Yohei Igarashi


2021

pdf bib
Varieties of Plain Language
Allen Riddell | Yohei Igarashi
Proceedings of the International Conference on Recent Advances in Natural Language Processing (RANLP 2021)

Many organizations seek or need to produce documents that are written plainly. In the United States, the “Plain Writing Act of 2010” requires that many federal agencies’ documents for the public are written in plain English. In particular, the government’s Plain Language Action and Information Network (“PLAIN”) recommends that writers use short sentences and everyday words, as does the Securities and Exchange Commission’s “Plain English Rule.” Since the 1970s, American plain language advocates have moved away from readability measures and favored usability testing and document design considerations. But in this paper we use quantitative measures of sentence length and word difficulty that (1) reveal stylistic variation among PLAIN’s exemplars of plain writing, and (2) help us position PLAIN’s exemplars relative to documents written in other kinds of accessible English (e.g., The New York Times, Voice of America Special English, and Wikipedia) and one academic document likely to be perceived as difficult. Uncombined measures for sentences and vocabulary—left separate, unlike in traditional readability formulas—can complement usability testing and document design considerations, and advance knowledge about different types of plainer English.

pdf bib
Automating the Detection of Poetic Features: The Limerick as Model Organism
Almas Abdibayev | Yohei Igarashi | Allen Riddell | Daniel Rockmore
Proceedings of the 5th Joint SIGHUM Workshop on Computational Linguistics for Cultural Heritage, Social Sciences, Humanities and Literature

In this paper we take up the problem of “limerick detection” and describe a system to identify five-line poems as limericks or not. This turns out to be a surprisingly difficult challenge with many subtleties. More precisely, we produce an algorithm which focuses on the structural aspects of the limerick – rhyme scheme and rhythm (i.e., stress patterns) – and when tested on a a culled data set of 98,454 publicly available limericks, our “limerick filter” accepts 67% as limericks. The primary failure of our filter is on the detection of “non-standard” rhymes, which we highlight as an outstanding challenge in computational poetics. Our accent detection algorithm proves to be very robust.
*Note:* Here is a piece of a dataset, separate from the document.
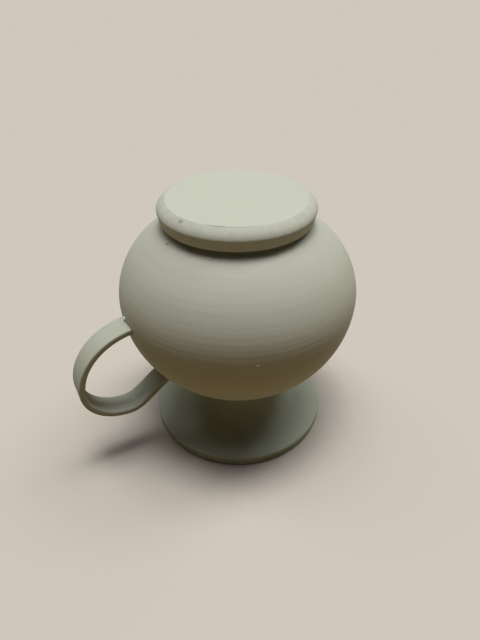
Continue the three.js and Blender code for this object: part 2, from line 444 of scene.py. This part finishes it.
def lens_at(azimuth, radius, height, long, high, out):
    """A small lens on the belly: the ball's point at latitude u and longitude v, drawn out along
    the turn, the height and the way out, and stood on its place."""
    u = np.radians(np.linspace(-90, 90, speck_rows))[1:-1, None]
    v = np.linspace(0, 2 * math.pi, speck_turns, endpoint=False)[None, :]
    lens = np.stack([np.cos(u) * np.cos(v), np.cos(u) * np.sin(v), np.sin(u) + 0 * v], 2)
    lens = np.concatenate([[[0, 0, -1.0]], lens.reshape(-1, 3), [[0, 0, 1.0]]])
    t = math.radians(azimuth)
    outward = np.array([math.cos(t), math.sin(t), 0.0])
    aside = np.array([-math.sin(t), math.cos(t), 0.0])
    centre = outward * radius + upwards * height
    return (centre + lens[:, :1] * outward * out + lens[:, 1:2] * aside * long
            + lens[:, 2:] * upwards * high)


def lenses(name, rows):
    """One mesh of several lenses. A row gives the azimuth in degrees and then, in millimetres, the
    radius, the height, and how long, how high and how far out the lens is."""
    points = [lens_at(row[0], *(size * mm for size in row[1:6])) for row in rows]
    faces = []
    for number in range(len(rows)):
        faces += closed_faces(speck_rows - 2, speck_turns, number * speck_points)
    return piece(name, np.concatenate(points), faces)


# Each row ends with 1 for a crumb painted near black, as painted shade, and 0 for a pale one.
crumbs = [
    (185.5, 27.5, 88.30, 0.40, 0.20, 0.30, 1), (184.9, 26.2, 88.95, 0.35, 0.16, 0.28, 1),
    (191.4, 27.0, 88.60, 0.50, 0.16, 0.32, 0), (200.7, 26.9, 88.65, 0.35, 0.14, 0.25, 0),
    (211.8, 26.8, 88.70, 0.40, 0.14, 0.25, 0), (222.3, 27.3, 88.45, 0.75, 0.22, 0.36, 0),
    (268.0, 27.3, 88.35, 0.40, 0.18, 0.26, 0), (278.8, 26.9, 88.60, 0.45, 0.18, 0.28, 0),
    (292.0, 27.1, 88.50, 0.40, 0.16, 0.26, 0), (307.6, 27.3, 88.40, 0.45, 0.18, 0.30, 0),
    (249.0, 44.35, 60.60, 0.55, 0.17, 0.16, 0), (181.2, 44.36, 61.55, 0.55, 0.42, 0.14, 1),
]
specks = lenses("print_specks", crumbs)
# Dark crumbs and the pinhole get their painted shade through this attribute.
attribute(specks, "painted_shade", np.repeat([crumb_painted_shade * crumb[6] for crumb in crumbs], speck_points))
# The crumbs' plastic is painted paler than the belly's, as painted light where they catch the
# lamps.
specks.data.materials.append(printed_sage("sage_specks_painted_light_and_shade", (0.56, 0.57, 0.49), (0.66, 0.67, 0.59)))
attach(specks, "jug")
glue = lenses("glue_drop", [(178.4, 44.45, 62.15, 0.60, 0.50, 0.50)])
# The glue's pale colour is partly a painted highlight.
glue.data.materials.append(
    printed_sage("pale_glue_painted_highlight", (0.80, 0.80, 0.76), (0.90, 0.90, 0.86), roughness=0.30))
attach(glue, "jug")

# The handle: a flat strap bent into a loop for one finger, printed lying on its side, so its
# lines run along the strap. Both ends are shaped to the belly and glued into its skin.
strap_width = 9.3 * mm
strap_thickness = 2.3 * mm
strap_round = 0.55 * mm
strap_top_drop = 1.5 * mm
strap_bend_inside = 2.3 * mm
strap_reach = 20.6 * mm
strap_reach_drop = 23.0 * mm
strap_lowest_out = 4.4 * mm
strap_lowest_drop = 37.9 * mm
strap_lowest_pull = 6.0 * mm
strap_root_drop = 27.0 * mm
strap_root_sunk = 5.1 * mm
strap_root_slope = math.radians(11.5)
strap_root_pull = 8.6 * mm
strap_seat = 1.2 * mm
strap_stations = 260
strap_bend_steps = 160
strap_tail_steps = 120
strap_wide_points = 9
strap_thick_points = 4
strap_corner_steps = 5
bend_start = belly_radius - strap_bend_inside
reach = belly_radius + strap_reach
lowest_radius = belly_radius + strap_lowest_out
reach_height = belly_height - strap_reach_drop
lowest = np.array([lowest_radius, belly_height - strap_lowest_drop])
root = np.array([
    belly_radius * math.sqrt(1 - (strap_root_drop / belly_drop) ** 2) - strap_root_sunk,
    belly_height - strap_root_drop])
near_lowest = lowest - [strap_lowest_pull, 0.0]
near_root = root + strap_root_pull * np.array([math.cos(strap_root_slope),
                                               -math.sin(strap_root_slope)])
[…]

Our main contributions are (1) a novel rhyme detection algorithm that works on English words including rare proper nouns and made-up words (and thus, words not in the widely used CMUDict database); (2) a novel rhythm-identifying heuristic that is robust to language noise at moderate levels and comparable in accuracy to state-of-the-art scansion algorithms. As a third significant contribution (3) we make publicly available a large corpus of limericks that includes tags of “limerick” or “not-limerick” as determined by our identification software, thereby providing a benchmark for the community. The poetic tasks that we have identified as challenges for machines suggest that the limerick is a useful “model organism” for the study of machine capabilities in poetry and more broadly literature and language. We include a list of open challenges as well. Generally, we anticipate that this work will provide useful material and benchmarks for future explorations in the field.